October 24, 2003

Joy of Cooking, Irma S. Rombauer, Marion Rombauer Becker

...at least one young cook... called a home economist at the local utility company and complained that her grocer was unable to supply her with potato jackets!

(From the recipe for "Baked Potatoes".)

"Newlywed Cooking" used to be a standard joke genre. I never have heard why the sweet bride hadn't learned these things before she left home, esp. as cooking required many hands before chopping machines. But what really puzzles me about this quote is - why was the home economist employed by the utility company?

The extension services still do useful New Deal things, e.g. check whether your pressure-cooker is likely to blow up, and I could see a home economist being employed there, possibly covering a toxics hotline as well. Were public utilities conflated with extension services? Did the newfangled electric utilities hire home economists to provide user support for baffling new appliances? Susan Strasser might say; or Mechanization Takes Control.

ISBN: 0-672-51831-7

So wrote clew in Cookery. | TrackBack
And thus wrote others:

Is this quote from one of the early (maybe even the first) edition? I really want a copy of the very first edition of the Joy of Cooking.
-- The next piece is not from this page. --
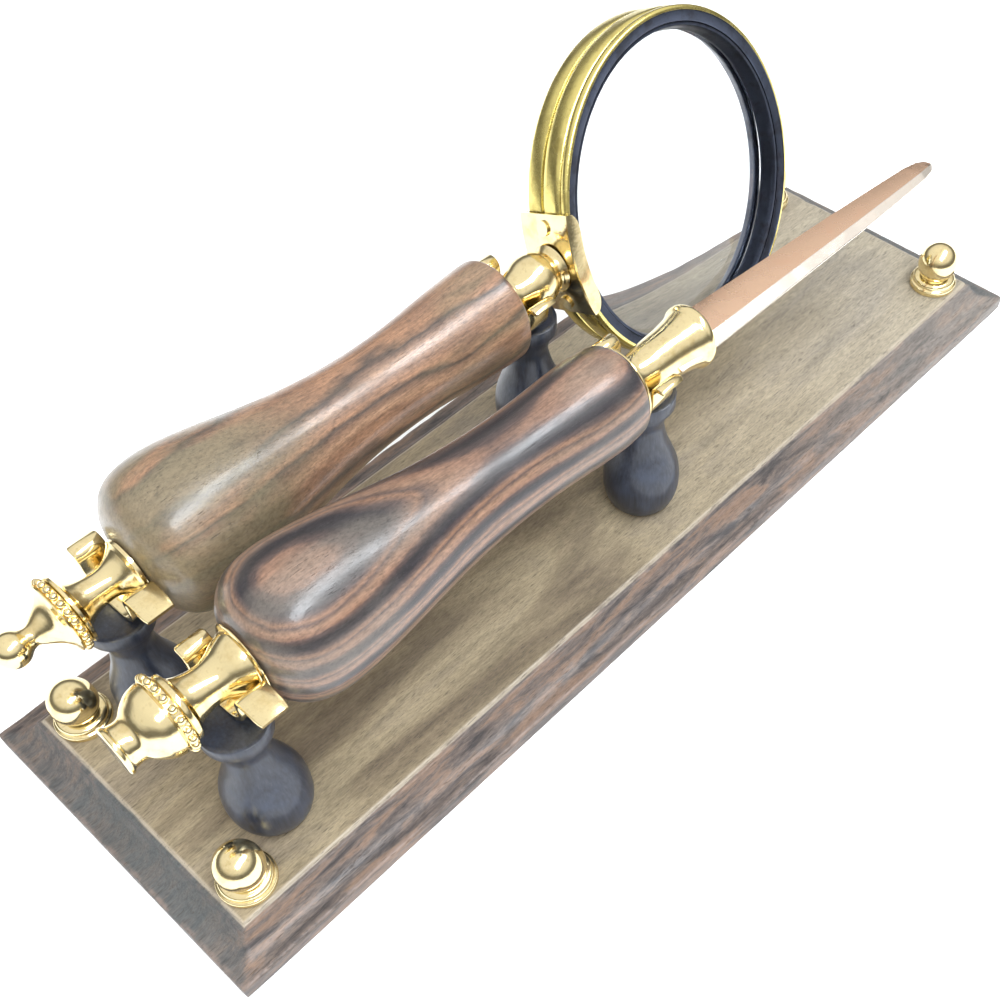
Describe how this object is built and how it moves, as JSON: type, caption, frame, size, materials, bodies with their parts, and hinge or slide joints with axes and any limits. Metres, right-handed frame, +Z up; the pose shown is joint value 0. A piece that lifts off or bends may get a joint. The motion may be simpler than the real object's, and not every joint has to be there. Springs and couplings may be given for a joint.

I have a geeky fascination with old cookbooks: they offer such tantalizing hints into the domestic/social history of the times.


yclept: Invisible Adjunct at October 28, 2003 06:12 PM

The copyrights listed for the copy I have run from 1931 through 1975.
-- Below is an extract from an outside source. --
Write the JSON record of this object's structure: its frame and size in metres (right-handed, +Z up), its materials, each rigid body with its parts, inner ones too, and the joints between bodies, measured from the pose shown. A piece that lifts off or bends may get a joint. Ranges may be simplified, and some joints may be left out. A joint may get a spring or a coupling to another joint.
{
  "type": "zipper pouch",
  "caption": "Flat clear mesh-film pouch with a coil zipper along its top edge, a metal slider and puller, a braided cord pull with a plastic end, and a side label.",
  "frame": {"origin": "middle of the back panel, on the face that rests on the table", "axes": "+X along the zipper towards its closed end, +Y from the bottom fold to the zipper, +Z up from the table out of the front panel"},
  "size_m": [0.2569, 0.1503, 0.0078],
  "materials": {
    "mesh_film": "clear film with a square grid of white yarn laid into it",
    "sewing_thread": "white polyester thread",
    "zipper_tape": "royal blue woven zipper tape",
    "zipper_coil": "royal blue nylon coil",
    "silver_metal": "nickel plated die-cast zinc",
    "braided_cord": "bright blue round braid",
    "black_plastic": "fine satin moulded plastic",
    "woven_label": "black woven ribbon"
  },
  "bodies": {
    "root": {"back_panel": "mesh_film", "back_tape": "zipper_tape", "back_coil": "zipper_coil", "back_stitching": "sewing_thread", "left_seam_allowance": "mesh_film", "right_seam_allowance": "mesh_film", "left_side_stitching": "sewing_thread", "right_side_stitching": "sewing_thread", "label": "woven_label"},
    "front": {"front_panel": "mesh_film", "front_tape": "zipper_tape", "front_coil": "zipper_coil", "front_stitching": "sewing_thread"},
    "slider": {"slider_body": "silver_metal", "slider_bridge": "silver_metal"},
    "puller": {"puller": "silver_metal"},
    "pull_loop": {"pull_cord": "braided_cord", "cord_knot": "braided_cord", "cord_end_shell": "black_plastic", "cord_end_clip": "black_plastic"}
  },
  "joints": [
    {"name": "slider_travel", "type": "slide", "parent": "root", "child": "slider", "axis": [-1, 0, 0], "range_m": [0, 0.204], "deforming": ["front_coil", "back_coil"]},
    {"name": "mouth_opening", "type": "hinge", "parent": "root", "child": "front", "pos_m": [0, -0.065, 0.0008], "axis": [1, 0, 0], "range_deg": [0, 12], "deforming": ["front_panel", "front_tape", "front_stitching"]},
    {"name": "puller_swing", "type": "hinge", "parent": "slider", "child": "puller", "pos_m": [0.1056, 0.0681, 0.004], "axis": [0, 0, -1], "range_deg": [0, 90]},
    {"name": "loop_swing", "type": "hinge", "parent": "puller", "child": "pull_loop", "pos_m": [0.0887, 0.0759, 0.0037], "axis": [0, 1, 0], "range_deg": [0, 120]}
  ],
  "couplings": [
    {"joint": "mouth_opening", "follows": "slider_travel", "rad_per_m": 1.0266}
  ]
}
My grandmother once went to a home economist's class on how to use the newfangled fitted bottom sheets, and I think that was post-WWII.
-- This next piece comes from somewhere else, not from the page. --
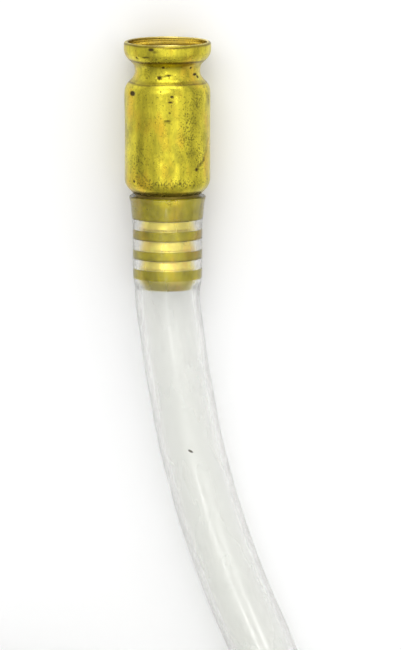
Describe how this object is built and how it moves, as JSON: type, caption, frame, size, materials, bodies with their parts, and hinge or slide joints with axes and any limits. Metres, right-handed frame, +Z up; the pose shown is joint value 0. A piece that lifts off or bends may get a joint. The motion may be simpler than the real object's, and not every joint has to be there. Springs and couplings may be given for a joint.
{
  "type": "self-priming siphon",
  "caption": "Shaker siphon: brass check-valve head with a free ball inside, barbed into a clear vinyl hose that is wound into a tied coil.",
  "frame": {"origin": "on the resting surface, under the middle of the brass head", "axes": "+Y along the head's axis, out of its mouth; the hose leaves towards -Y and bends over to +X; +Z up from the resting surface"},
  "size_m": [0.168, 0.327, 0.067],
  "materials": {
    "brass_shell": "polished, lightly tarnished",
    "brass_tail": "turned",
    "marble_glass": "polished",
    "clear_vinyl": "clear, soft gloss",
    "tie_nylon": "satin"
  },
  "bodies": {
    "siphon": {"head_shell": "brass_shell", "barbed_tail": "brass_tail", "ball_stop_pin": "brass_tail", "hose_end_sleeve": "clear_vinyl", "hose_run": "clear_vinyl", "hose_coil": "clear_vinyl", "coil_tie_1": "tie_nylon", "coil_tie_2": "tie_nylon"},
    "ball": {"check_ball": "marble_glass"}
  },
  "joints": [
    {"name": "ball_travel", "type": "slide", "parent": "siphon", "child": "ball", "axis": [0, 0.9948, 0.1016], "range_m": [0, 0.01275]}
  ]
}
Beeton's Household Management went through Distributed Proofreading a while ago, but may still be being postprocessed; it was set with a wild miscellany of fonts and indentations and subheadings, very troubling to turn into plain text. It has, of course, an equal miscellany of practical and social and culinary advice - how many servants of what kinds and at what pay you should have, at any of a range of incomes, and who goes in and out when at formal dinners, etc.